En un mundo sacudido por guerras prolongadas y diplomacias agotadas, pocos habrían apostado a que Donald Trump —sí, el mismo que fue sinónimo de confrontación y nacionalismo extremo— terminaría asumiendo el papel de mediador global. Sin embargo, el actual presidente de Estados Unidos parece decidido a reescribir su legado, impulsando acuerdos de paz donde antes predominaban la desconfianza y el fuego cruzado.
Trump ha pasado de ser un líder percibido como impredecible y beligerante a presentarse como un actor pragmático que entiende que el poder también se ejerce mediante la paz. Lo demuestra su reciente intervención en los dos conflictos más delicados del planeta: la guerra entre Israel y Gaza, y el enfrentamiento entre Rusia y Ucrania.
El cambio no es menor. Por primera vez en años, Israel y Hamas aceptaron volver a la mesa de negociación gracias a la mediación estadounidense. El intercambio de rehenes israelíes y prisioneros palestinos abrió una rendija de esperanza en un escenario dominado por la desesperanza. Según analistas internacionales, la clave estuvo en el nuevo tono del mandatario: menos estridente, más enfocado en resultados.
Trump no ha dejado de ser Trump —su discurso sigue siendo directo y sus frases calculadas para impactar—, pero su narrativa ha girado hacia la conciliación. “La paz no es una concesión de los poderosos, sino una inversión en la estabilidad del planeta”, declaró ante el Consejo de Seguridad de la ONU. Una afirmación que, viniendo de él, habría sonado vacía años atrás, pero que hoy encuentra sustento en gestos concretos de distensión.
El mismo patrón se repite en su manejo del conflicto en Ucrania. A diferencia del apoyo incondicional a Kiev que marcó la administración anterior, el republicano apuesta por el diálogo con Moscú y ofrece incentivos económicos a cambio de una desescalada militar. Su reciente encuentro con Vladimir Putin en Ginebra y las posteriores conversaciones con Volodímir Zelenski revelan una estrategia clara: reposicionar a Estados Unidos como árbitro, no como parte.

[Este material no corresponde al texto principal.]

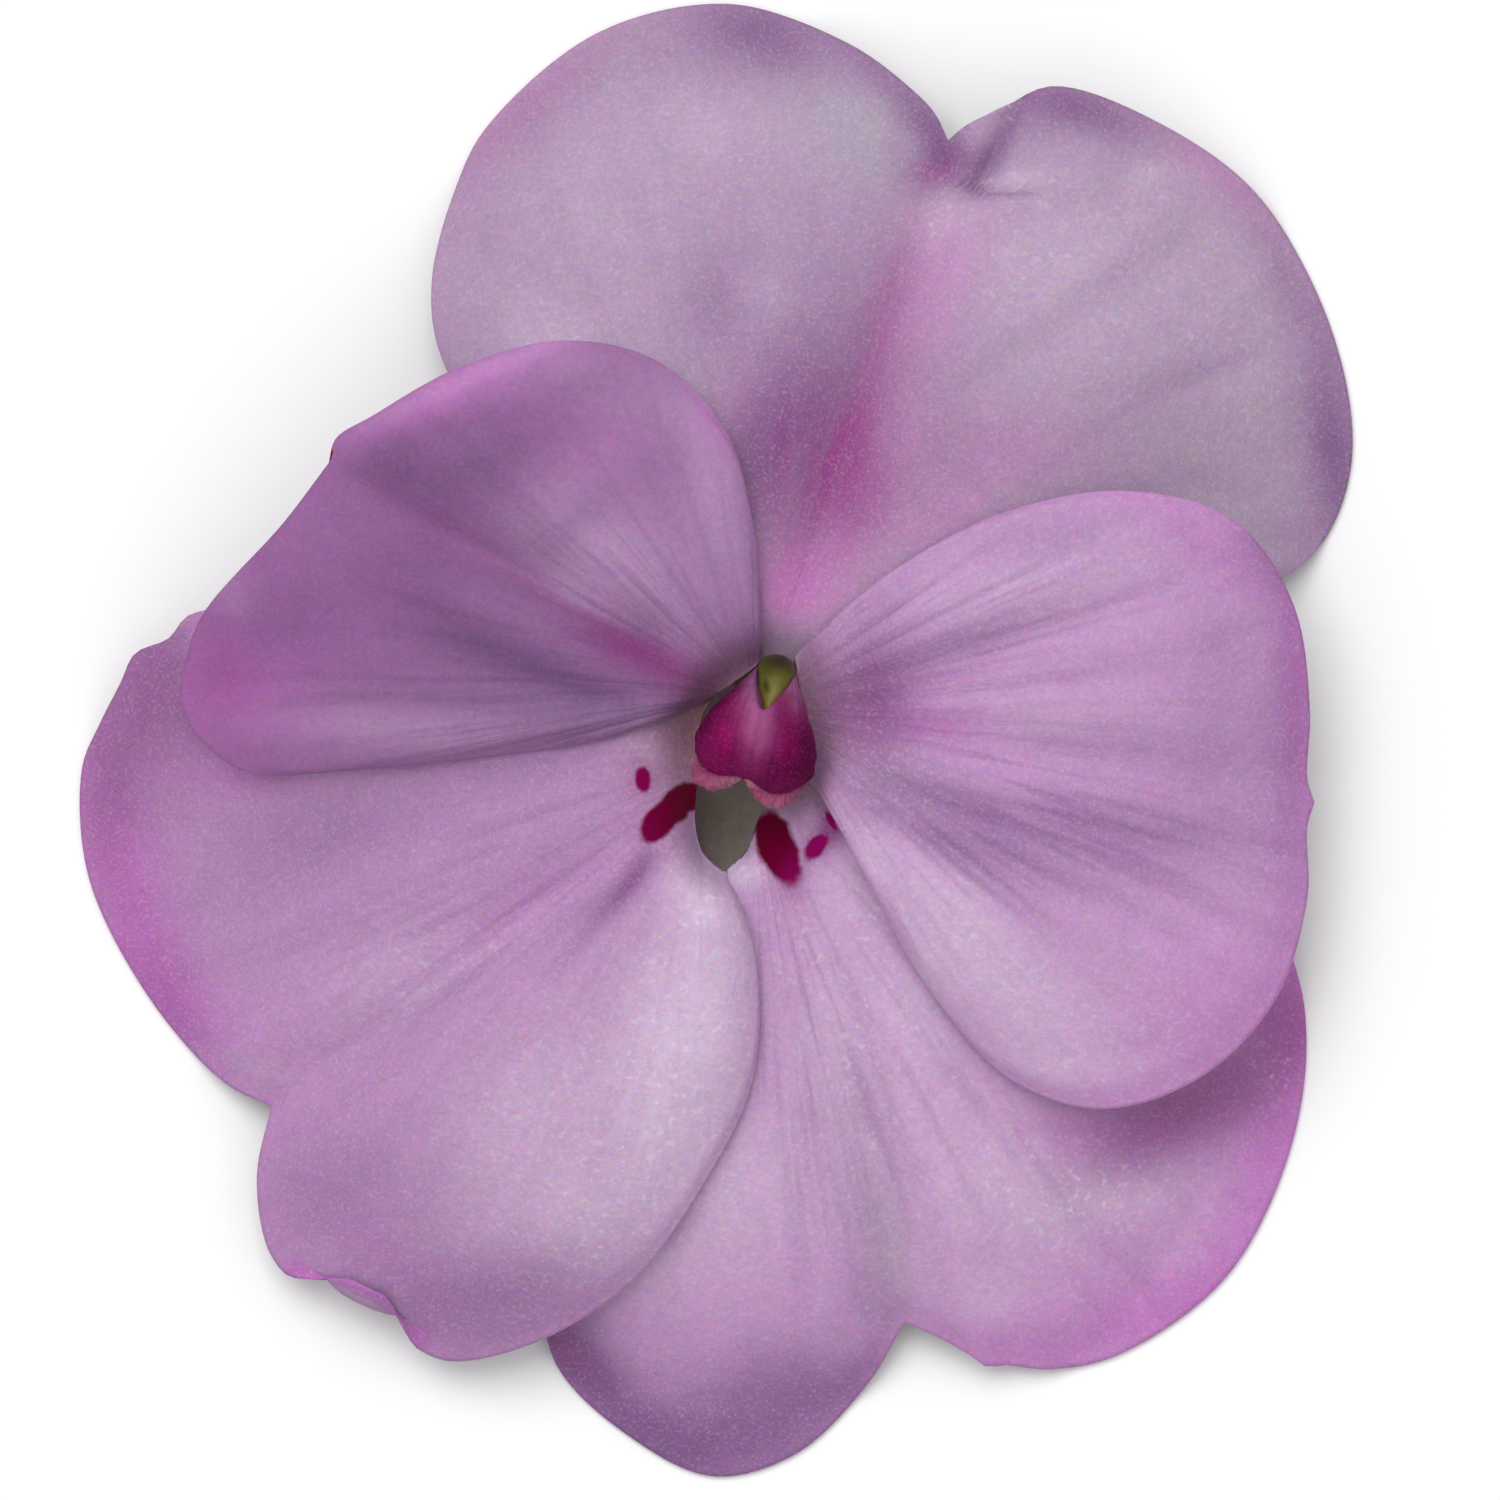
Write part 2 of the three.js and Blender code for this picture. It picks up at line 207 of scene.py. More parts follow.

No se trata, sin embargo, de un viraje ideológico, sino de una maniobra pragmática. Trump parece haber comprendido que el desgaste militar y financiero derivado de los conflictos bélicos amenaza la estabilidad económica global y la de su propio país. Así, la paz deja de ser un gesto moral para convertirse en un instrumento de poder.
En esta lógica, Washington busca recuperar legitimidad frente a la expansión de China y a un orden internacional en transformación. Trump ha intuido que el mundo está cansado de la guerra, y que la diplomacia —bien utilizada— puede ser el camino para reconstruir el liderazgo estadounidense.

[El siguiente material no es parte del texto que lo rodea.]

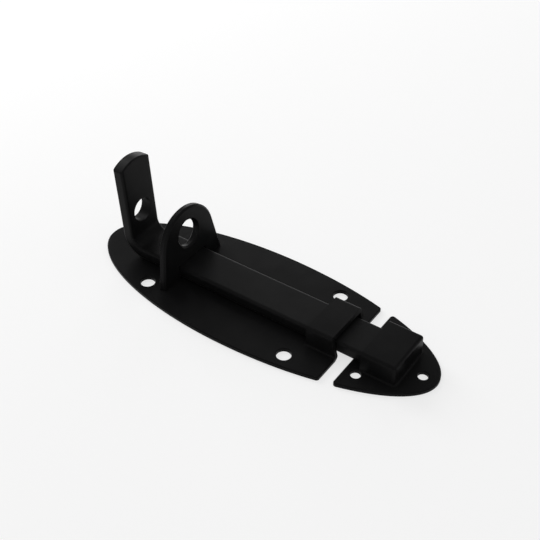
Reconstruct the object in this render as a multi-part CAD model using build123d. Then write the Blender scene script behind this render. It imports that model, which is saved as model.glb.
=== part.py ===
from build123d import *
import os
from math import cos, radians, sin, tan

# Oval padbolt. Lengths are in millimetres and angles in degrees. Both plates lie
# on the plane z = 0, +X points along the bolt to the keep, and x = 0 is the
# middle of the oval's length. The bolt is modelled thrown into the keep.

# Oval outline, cut across into the back plate and the keep plate
back_plate_length = 114.7    # rear tip to the cut edge
cut_gap = 5.0                # between the cut edges of the two plates
keep_plate_length = 30.3     # cut edge to the front tip
oval_rear = 71.5             # rear tip to the widest line
oval_half_width = 27.1
back_taper = 3.0             # how much shorter the back plate's own curve is at the front
sheet = 1.5                  # steel sheet of both plates
cut_corner = 1.2             # corner radius at the cut edges
plate_edge = 0.4             # bevel of the top edges

# Bolt, one flat bar with its rear end bent up as a handle
bar_width = 16.0
bar_thickness = 5.0
bar_edge = 1.2               # rounding along the bar
bolt_lift = 0.4              # running gap between plate and bolt
tip_clearance = 0.8          # bolt's tip to the keep's front wall
tip_edge = 0.8
handle_from_rear = 18.2      # rear tip to the handle's front face, at the bar's top
handle_lean = 3.4            # handle tilts back from upright
handle_side = 33.8           # bar's top to the handle's shoulders
handle_dome = 2.5            # rise of the rounded top above the shoulders
handle_edge = 0.6            # rounding of the top's edges
bend_radius = 4.5            # inside the bend
handle_hole_radius = 4.9
handle_hole_height = 13.0    # above the bar's top
bolt_travel = 22.5

# Stop under the bolt: a pip that runs in a slot of the back plate
pip_radius = 2.2
pip_from_rear = 69.5         # rear tip to the pip, with the bolt thrown
pip_clearance = 0.4          # round the pip, at the slot's sides and ends
pip_above_wall = 0.3

# Tunnel section, shared by the bridge and the keep's box
side_clearance = 1.1         # bar to wall, at the foot
roof_clearance = 1.2         # bar to roof
draft = 2.0                  # lean of the pressed walls
foot_radius = 0.8            # from the plate up into the walls
bridge_length = 12.9         # slit to the plate's cut edge
mouth_slant = 2.2            # how far the roof stands back from the cut edge
bridge_shoulder = 1.3        # outer radius along the roof's edges
keep_lip = 4.7               # flat strip between the cut edge and the box
keep_box_length = 14.1       # slit to the foot of the front wall
keep_shoulder = 1.2
keep_corner = 1.2            # upright corners of the box

# Lug, a half-round plate with the padlock's hole, staked into the back plate
lug_from_rear = 42.0         # rear tip to the front face, at the foot
lug_lean = 4.9
lug_thickness = 3.1
lug_radius = 15.0
lug_centre_height = 12.8     # above the plate, as are the heights below
lug_foot_half_width = 17.9
lug_hole_radius = 5.5
lug_hole_height = 16.8
lug_edge = 0.7               # bevel of the arch's and the hole's edges
lug_slot_clearance = 0.4     # round the bolt
tenon_width = 5.0
tenon_spacing = 25.4         # between the tenons' middles
tenon_clearance = 0.05
tenon_recess = 0.1           # tenon's end above the wall

# Screw holes
back_hole_radius = 2.85
rear_screw_inset = 32.4      # from the rear tip
rear_screw_spacing = 33.6
front_screw_inset = 16.4     # from the cut edge
front_screw_spacing = 38.6
keep_hole_radius = 1.95
keep_screw_inset = 4.7       # from the keep's cut edge
keep_screw_spacing = 25.8
tip_screw_inset = 5.9        # from the front tip
hole_rim = 0.3               # chamfer round each hole

# Places worked out from the sizes above
oval_length = back_plate_length + cut_gap + keep_plate_length
oval_front = oval_length - oval_rear
rear_tip = -oval_length / 2
front_tip = oval_length / 2
widest_x = rear_tip + oval_rear
back_cut_x = rear_tip + back_plate_length
keep_cut_x = back_cut_x + cut_gap
bridge_slit_x = back_cut_x - bridge_length
keep_slit_x = keep_cut_x + keep_lip
keep_front_x = keep_slit_x + keep_box_length
bar_bottom = sheet + bolt_lift
bar_top = bar_bottom + bar_thickness
tunnel_half_width = bar_width / 2 + side_clearance + sheet
tunnel_top = bar_top + roof_clearance + sheet
patch_reach = foot_radius + plate_edge   # from a wall's foot to the edge of the pressed patch
patch_half_width = tunnel_half_width + patch_reach
tip_x = keep_front_x - sheet - tip_clearance
handle_x = rear_tip + handle_from_rear
pip_x = rear_tip + pip_from_rear
lug_x = rear_tip + lug_from_rear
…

Los resultados iniciales avalan esa lectura. La tregua entre Israel y Gaza, aunque frágil, permitió el ingreso de ayuda humanitaria y el inicio de conversaciones sobre la reconstrucción de la Franja. En Europa del Este, la distensión diplomática impulsada por la Casa Blanca ha frenado temporalmente la escalada de ataques en Donetsk y Járkov.

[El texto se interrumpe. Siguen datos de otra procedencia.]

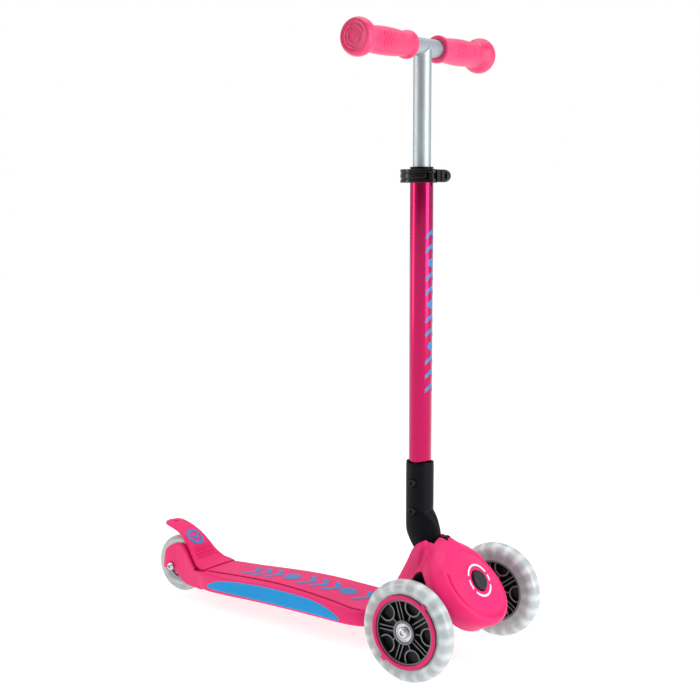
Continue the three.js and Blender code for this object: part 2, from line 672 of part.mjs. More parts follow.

No faltan los críticos que atribuyen sus gestos de paz a cálculos electorales. Otros advierten que tras su aparente moderación persiste el interés de condicionar los acuerdos a beneficios estratégicos para Estados Unidos. Pero incluso si tales sospechas fuesen ciertas, los efectos tangibles —una reducción de la violencia y el restablecimiento del diálogo— son difíciles de desestimar.
Trump ha demostrado una notable capacidad para reconfigurar su imagen pública. Aquel mandatario que en su primera gestión encendía tensiones hoy parece entender el valor político de la serenidad. Si logra consolidar la paz en Gaza y acercar posiciones entre Kiev y Moscú, podría pasar de ser recordado como un líder polémico a ser reconocido como un estadista eficaz.
El reto, claro, será mantener la coherencia. No bastan los acuerdos preliminares ni los discursos bien formulados; la verdadera prueba será sostener la estabilidad cuando resurjan las presiones internas o las tentaciones del viejo unilateralismo. La paz no se decreta: se construye con paciencia, credibilidad y constancia.
Estamos ante un punto de inflexión. Si esta etapa de la política internacional prospera, Estados Unidos podría recuperar su papel de líder global no desde la imposición, sino desde la capacidad de persuadir. En esa transición, Trump encarna una paradoja: el mismo hombre que simbolizó la fractura podría convertirse en el arquitecto de un nuevo equilibrio mundial.